The declines range from 7.2 percent for Zurich Financial, Switzerland's largest insurer, to 41 percent for Hovnanian, a U.S. homebuilder that posted losses in the last four quarters.
Kraft Foods Inc., which the Wall Street Journal named in a July 26 story, is the exception. That said, the 2.9 percent gain in the Northfield, Illinois-based company's shares fell short of a 3.2 percent advance in the Standard & Poor's 500 Index.
Bear Stearns isn't quite the same as the others because Buffett's name isn't the only one linked to the firm, based in New York. Bank of America Corp. and Wachovia Corp. are potential investors, along with China Construction Bank Corp. and China's Citic Group, according to the New York Times. Citic was also mentioned in an Aug. 9 story in Forbes magazine.
Erasing More Gains?
Bear Stearns's shares gained 7.7 percent two days ago as the list of possible suitors grew to include Buffett. On Aug. 16, the day of the initial flurry, the price rose 13 percent.
The stock fell 1.5 percent yesterday after CNBC reported that the firm wasn't in talks with anyone, including Buffett. If the precedent set by his other supposed targets this year is any guide, the remaining gains may not last either.
USG, the largest U.S. producer of gypsum wallboard, has dropped 35 percent since Jan. 24. On that day, speculation that Berkshire was increasing its stake in the Chicago-based company or planning a takeover sent USG's shares higher.
New York Times has fallen 26 percent since Feb. 7, a day that Berkshire was supposedly buying shares of newspapers. In Berkshire's annual letter to shareholders, published March 2, Buffett wrote that papers' business is ``definitely eroding.''
Zurich Financial had its turn on May 10, when the stock reached its highest price since 2002. While the drop since then is the group's smallest, it's almost three times as steep as the 2.5 percent decline in Europe's Dow Jones Stoxx 600 Index.
Overtaken by Events
Hovnanian, based in Red Bank, New Jersey, followed on July 13. The stock's 12 percent gain that day was lost within a week as falling house prices and a credit crunch hurt homebuilders.

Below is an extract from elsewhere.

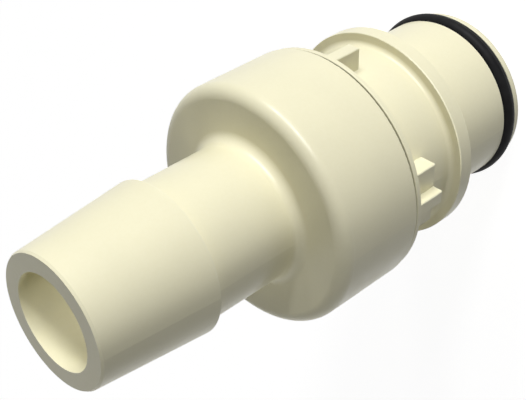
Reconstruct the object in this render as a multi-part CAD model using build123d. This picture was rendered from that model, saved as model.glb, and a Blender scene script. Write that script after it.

Countrywide, the largest U.S. mortgage lender, was last month's supposed target. Buffett was cited as a potential buyer on Aug. 21, a day before the Calabasas, California-based company raised $2 billion from Bank of America. The stock's post-Aug. 21 loss amounts to 13 percent.
As the fourth quarter unfolds, Bear Stearns shares may be fated to fall.
* * *
Exchange-traded funds are supposed to be an investment, according to the firms that create and sell them. The State Street Global Advisors fund that tracks a Standard & Poor's index of U.S. homebuilders is anything but.
The fund, called the SPDR S&P Homebuilders ETF, only had about $40 million of assets as of Sept. 25, according to State Street's Web site.
Yet the fund has been among the 10 most active industry- specific ETFs during the past three months, according to data compiled by Bloomberg. On an average day, 5.2 million shares changed hands. It's quite a number, considering there were a mere 1.85 million shares outstanding three days ago.
Every other fund in the top 10 is valued in the hundreds of millions of dollars, if not billions. The biggest reason why the homebuilder fund is so small may be that the industry has fallen on hard times. The ETF's benchmark, the S&P Homebuilders Select Industry Index, has tumbled 42 percent this year.
* * *
Starbucks Corp.'s shares are headed for their worst full- year performance ever unless they rebound in the fourth quarter. Judging by what Banc of America Securities LLC's Andrew Barish wrote in a report yesterday, a recovery isn't likely.
Barish, an analyst based in San Francisco, broke ranks with his peers by putting a ``sell'' recommendation on Starbucks, the world's largest chain of coffee shops.
``The stock and valuation may be under pressure'' as sales and profit growth falter, the report said. Barish sees Starbucks falling to $23 a share, or 15 percent below yesterday's close of $26.97, within 12 months. The shares trade at 32 times earnings.
Fifteen analysts have ``buy'' ratings or the equivalent on the company, according to data compiled by Bloomberg. Five more have ``hold'' recommendations.
Starbucks, based in Seattle, has retreated 24 percent this year. The stock has dropped only three times in 14 full calendar years of trading since the company went public in June 1992. The biggest loss, 13.9 percent, was recorded in 2001.